I say to the prison officers and to the right hon. Gentleman that if the officers would suspend their industrial action and enter discussions on a new duty system there would be no need for the proposed measures I cannot see why I should be accused of confrontation.
§ Mr. Faulds
I have no prison in my constituency, although I do have a number of my constituents incarcerated in Winson Green. Will the right hon. Gentleman carefully consider the point made by his hon. Friend the Member for Chichester (Mr. Nelson)?
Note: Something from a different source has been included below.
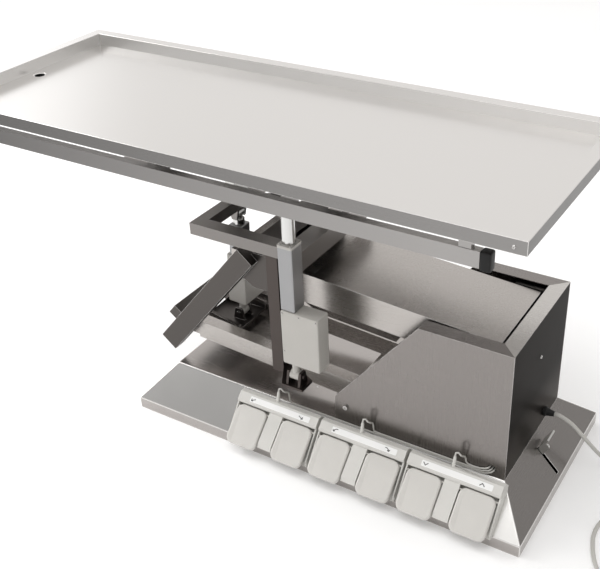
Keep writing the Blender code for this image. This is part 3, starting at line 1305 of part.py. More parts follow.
def make_switch_body():
    """Return a foot switch body: bed, head bar, middle web, side rails and the lead's strain relief."""
    half = SWITCH_WIDTH / 2
    top = -SWITCH_TOP_GAP
    bottom = top - SWITCH_LENGTH
    bar_end = top - SWITCH_BAR_LENGTH
    bed = make_prism(rounded_outline(-half, half, bottom, top, 0.010), 0, SWITCH_BED, "Z")
    bar = make_prism([(top, 0.002), (top, SWITCH_BAR_HEIGHT - 0.008), (top - 0.008, SWITCH_BAR_HEIGHT),
                      (bar_end + 0.004, SWITCH_BAR_HEIGHT), (bar_end, SWITCH_BAR_HEIGHT - 0.004),
                      (bar_end, 0.002)], -half + 0.001, half - 0.001, "X")
    web_half = SWITCH_WEB_WIDTH / 2
    web = make_prism([(bar_end + 0.004, 0.002), (bar_end + 0.004, SWITCH_WEB_HEIGHT),
                      (bottom + 0.022, SWITCH_WEB_HEIGHT), (bottom + 0.008, SWITCH_WEB_HEIGHT - 0.006),
                      (bottom + 0.003, 0.006), (bottom + 0.004, 0.002)], -web_half, web_half, "X")
    rail_inner = web_half + 2 * PEDAL_PLAY + PEDAL_WIDTH
    rail_outline = [(bar_end + 0.004, 0.002), (bar_end + 0.004, SWITCH_RAIL_HEIGHT),
                    (bottom + 0.020, SWITCH_RAIL_LOW), (bottom + 0.011, 0.002)]
    rails = [make_prism(rail_outline, rail_inner, half - 0.0005, "X"),
             make_prism(rail_outline, -half + 0.0005, -rail_inner, "X")]
    body = weld(bed, bar, web, *rails)
    for side in (-1, 1):
        centre = pedal_centre(side)
        hollow = make_box((centre - PEDAL_WIDTH / 2 + 0.006, bar_end - 0.070, SWITCH_BED - 0.004),
                          (centre + PEDAL_WIDTH / 2 - 0.006, bar_end - 0.012, SWITCH_BED + 0.001))
        cut(body, hollow, make_hinge_bar(side, PEDAL_PIN_RADIUS + GAP, PEDAL_PIN_REACH + GAP))
    foot, upright = relief_axis()
    weld(body, make_cylinder(foot, foot + upright * RELIEF_LENGTH, RELIEF_RADIUS, 12, RELIEF_RADIUS * 0.62))
    for step in range(3):
        start = foot + upright * (0.011 + 0.006 * step)
        weld(body, make_cylinder(start, start + upright * 0.003, RELIEF_RADIUS * (1.06 - 0.12 * step), 12))
    return body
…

As the prison officers are prepared to go to negotiation, would it not be more reasonable and responsible of him to summon the May committee to examine this particular grievance, rather than to move into a dangerous situation in which he is requiring the Army to do a job for which it is not trained and in which it will be armed? The right hon. Gentleman is introducing a series of measures which are highly irresponsible and damaging to both the conduct of the law and the functioning of the prison service.
§ Mr. Whitelaw
The hon. Gentleman says that prison officers should enter negotiations, but I am in negotiation with them over a new duty system. I am prepared to continue those negotiations and to get the new duty system. All that I am asking is why we cannot centre our negotiations on that matter, instead of going back to claims that the May committee examined but whose acceptance it did not recommend.
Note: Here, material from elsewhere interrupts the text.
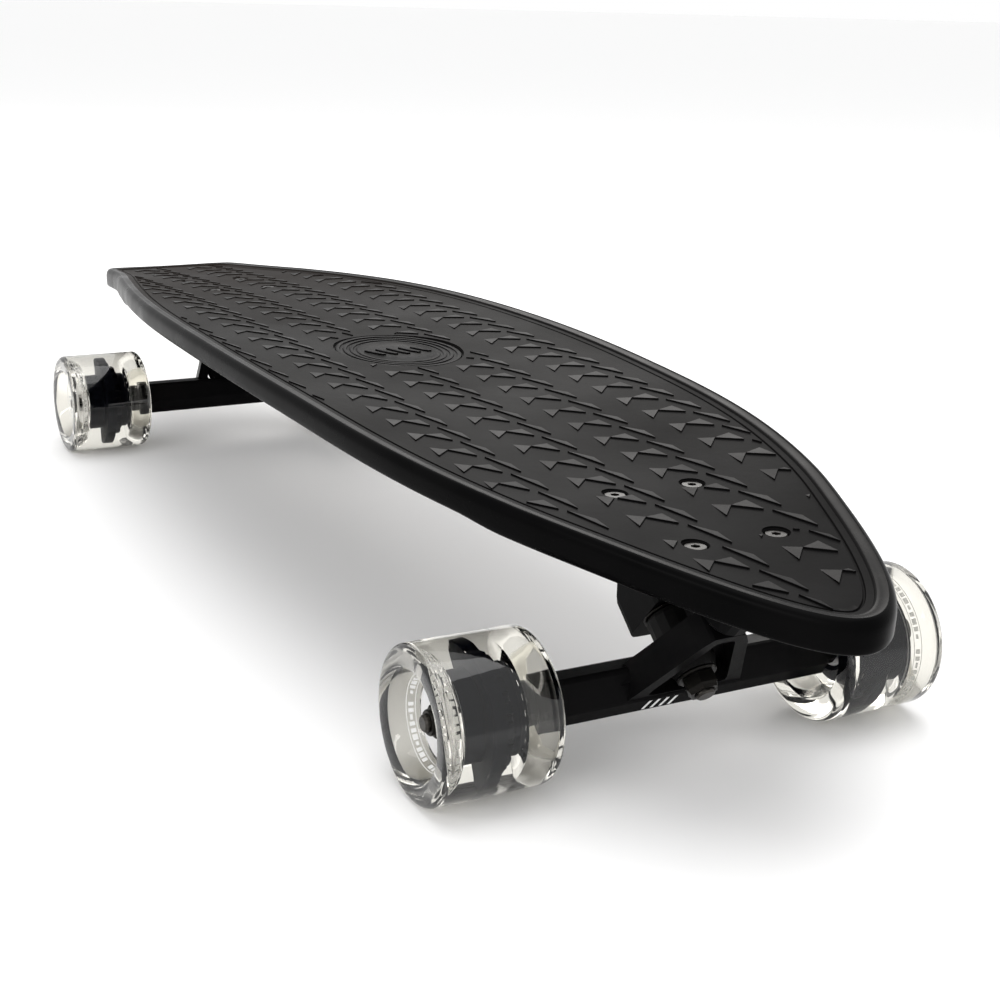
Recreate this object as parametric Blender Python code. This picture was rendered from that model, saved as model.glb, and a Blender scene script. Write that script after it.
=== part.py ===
# Longboard with a moulded plastic deck and two reverse-kingpin trucks.
# Metres, +Z up, nose towards +X. Origin: centre of the bounding box, on the ground.
import bpy
import bmesh
import math
from mathutils import Vector, Matrix

for ob in list(bpy.data.objects):
    bpy.data.objects.remove(ob, do_unlink=True)

MM = 0.001

# ---------------------------------------------------------------- dimensions (mm)
DECK_LENGTH = 914.0          # 36 inch class
NOSE_X = 457.0
TAIL_X = -457.0
AXLE_FRONT_X = 327.0
WHEELBASE = 603.3            # axle to axle
AXLE_REAR_X = AXLE_FRONT_X - WHEELBASE
AXLE_Z = 35.0                # 70 mm wheels
ARC_TOP_Z = 125.3            # top of the deck panel at mid wheelbase
ARC_RATE = 1.093e-4          # camber: drop per mm squared from mid wheelbase
ARC_MID_X = 0.5 * (AXLE_FRONT_X + AXLE_REAR_X)
CONCAVE_LIFT = 6.5           # rim stands this far above the centreline
HALF_WIDTH_REF = 114.0
PLATE_T = 7.0                # deck panel thickness
RIM_DEPTH = 11.0             # rim depth below the panel edge, mid board
RIM_DEPTH_TRUCK = 12.5       # and beside the trucks
# half-width shape factor over the length, tail (0) to nose (1); half width = factor * sin
WIDTH_STATIONS = ((0.0, 257.8), (0.0041, 257.8), (0.0066, 247.5), (0.0099, 232.8), (0.0143, 213.0), (0.0197, 192.4),
                  (0.0296, 165.2), (0.045, 140.0), (0.07, 119.4), (0.10, 109.3), (0.16, 105.7), (0.22, 107.0),
                  (0.29, 110.0), (0.36, 112.2), (0.50, 113.8), (0.64, 115.9), (0.78, 119.7), (0.85, 115.3),
                  (0.90, 107.0), (0.95, 99.3), (1.0, 93.0))
PAD_BOTTOM_Z = 101.0         # truck pads under the deck end in a level face
BOLT_OUT = 9.2               # bolt pattern centre, outward of the axle
BOLT_DX = 63.5 / 2           # bolt pattern 63.5 x 41.28
BOLT_DY = 41.28 / 2
BOLT_R = 2.4
BOLT_HOLE_R = 2.8
HEAD_R = 4.9
BASE_T = 7.0
BASE_Z0 = PAD_BOTTOM_Z - 0.3 - BASE_T
STEER_ANGLE = math.radians(49.5)   # steering axis above the horizontal
KP_A = 18.0                  # kingpin distance along the steering axis from the axle
WHEEL_R = 35.0
WHEEL_W = 56.4
WHEEL_Y = 102.6
BEARING_OUT = 12.0           # outer faces of the bearings, from the wheel's middle
AXLE_R = 3.97
SEG = 32


# ---------------------------------------------------------------- helpers
def material(name, color, rough, metal=0.0, trans=0.0):
    m = bpy.data.materials.new(name)
    m.use_nodes = True
    b = m.node_tree.nodes["Principled BSDF"]
    b.inputs["Base Color"].default_value = (*color, 1.0)
    b.inputs["Roughness"].default_value = rough
    b.inputs["Metallic"].default_value = metal
    b.inputs["Transmission Weight"].default_value = trans
    return m


def obj_from(name, verts, faces, mat=None, smooth=None):
    me = bpy.data.meshes.new(name)
    me.from_pydata([tuple(c * MM for c in v) for v in verts], [], faces)
    me.update()
    bm = bmesh.new()
    bm.from_mesh(me)
    bmesh.ops.remove_doubles(bm, verts=bm.verts, dist=1e-6)
    bmesh.ops.recalc_face_normals(bm, faces=bm.faces)
    bm.to_mesh(me)
    bm.free()
    ob = bpy.data.objects.new(name, me)
    bpy.context.scene.collection.objects.link(ob)
    if mat:
        me.materials.append(mat)
    if smooth:
        me.shade_smooth()
        me.set_sharp_from_angle(angle=math.radians(smooth))
    return ob


def frame_along(direction):
    d = Vector(direction).normalized()
    ref = Vector((0, 0, 1)) if abs(d.z) < 0.9 else Vector((1, 0, 0))
    e1 = ref.cross(d).normalized()
    e2 = d.cross(e1)
    return e1, e2, d


def hexagon(a):
    """radius factor of a hexagon at angle a, 1 at its corners."""
    return math.cos(math.pi / 6) / math.cos((a % (math.pi / 3)) - math.pi / 6)


def turned(name, profile, origin, direction, mat=None, seg=SEG, smooth=40, hexed=0.0):
    """profile: closed loop of (r, h) in mm turned about the axis; r = 0 points close on the axis.
    Radii above hexed, when it is set, follow a hexagon instead of a circle."""
    e1, e2, d = frame_along(direction)
    o = Vector(origin)
    verts, faces, rows = [], [], []
    for (r, h) in profile:
        row = []
        if r <= 1e-9:
            verts.append(o + d * h)
            row = [len(verts) - 1] * seg
        else:
            for i in range(seg):
                a = 2 * math.pi * i / seg
                q = r * hexagon(a) if hexed and r > hexed else r
                verts.append(o + d * h + e1 * (q * math.cos(a)) + e2 * (q * math.sin(a)))
                row.append(len(verts) - 1)
        rows.append(row)
    n = len(rows)
    closed_on_axis = profile[0][0] <= 1e-9 and profile[-1][0] <= 1e-9
    for k in range(n if not closed_on_axis else n - 1):
        r0, r1 = rows[k], rows[(k + 1) % n]
        for i in range(seg):
            j = (i + 1) % seg
            f = []
            for v in (r0[i], r0[j], r1[j], r1[i]):
                if v not in f:
                    f.append(v)
            if len(f) >= 3:
                faces.append(f)
    return obj_from(name, verts, faces, mat, smooth)


def prism(name, outline, axis_o, e_u, e_v, e_w, w0, w1, mat=None, smooth=None):
    """outline of (u, v) points in mm, extruded from w0 to w1."""
    o, eu, ev, ew = Vector(axis_o), Vector(e_u), Vector(e_v), Vector(e_w)
    n = len(outline)
    verts = [o + eu * u + ev * v + ew * w for w in (w0, w1) for (u, v) in outline]
    faces = [list(range(n))[::-1], list(range(n, 2 * n))]
    for i in range(n):
        j = (i + 1) % n
        faces.append([i, j, n + j, n + i])
    return obj_from(name, verts, faces, mat, smooth)


def box(name, lo, hi, mat=None):
    return prism(name, ((lo[0], lo[1]), (hi[0], lo[1]), (hi[0], hi[1]), (lo[0], hi[1])),
                 (0, 0, 0), (1, 0, 0), (0, 1, 0), (0, 0, 1), lo[2], hi[2], mat)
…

It would be much better to go forward to the new duty system for the future. I cannot understand why that should not be recognised as the most sensible and best way forward. I really believe that it is. I hope that the hon. Gentleman and others who are asking for negotiations will agree that that is where the negotiations should take place.
§ Mr. Thomas Cox
Is the Home Secretary aware that nothing that he has said will help to resolve the dispute? If prison officers have such a wonderful job, as was suggested by the hon. Member for Burton 53 (Mr. Lawrence), why is there such an enormous shortage of officers throughout the country?
Is the right hon. Gentleman aware that he can quote the May committee report as much as he likes, but prison officers do not accept the committee's finding on this aspect of their grievances? In view of the problems in our prisons, which will, as the right hon. Gentleman must be aware, get worse, why does he not at the eleventh hour look at the issue realistically—it is not a question of losing face—because if he does not do so, there will be a total collapse of our prison system in the near future?
§ Mr. Whitelaw
On the question of a shortage of prison officers, following the increase in the rates of pay after the May committee reported, there has been a considerable increase in recruitment to the prison service. The hon. Gentleman should not rely on that argument.
§ Mr. Whitelaw
I know the figures and the hon. Gentleman does not. I have an advantage over him in that.
§ Mr. Whitelaw
As for what the hon. Gentleman said about the May committee and future negotiations, I understand the difficulties, but surely it is inherent in committees that have examined various matters over the years that some of their recommendations please people and some do not. Even if a committee is asked to examine a number of matters and the Government carry through everything that it recommends, people will still sometimes not get everything they want. An independent committee was asked to examine these matters and it did not recommend the prison officers' claim. Surely we should seek to get away from the anomalies and move to a new duty system. I cannot see what is wrong with that course.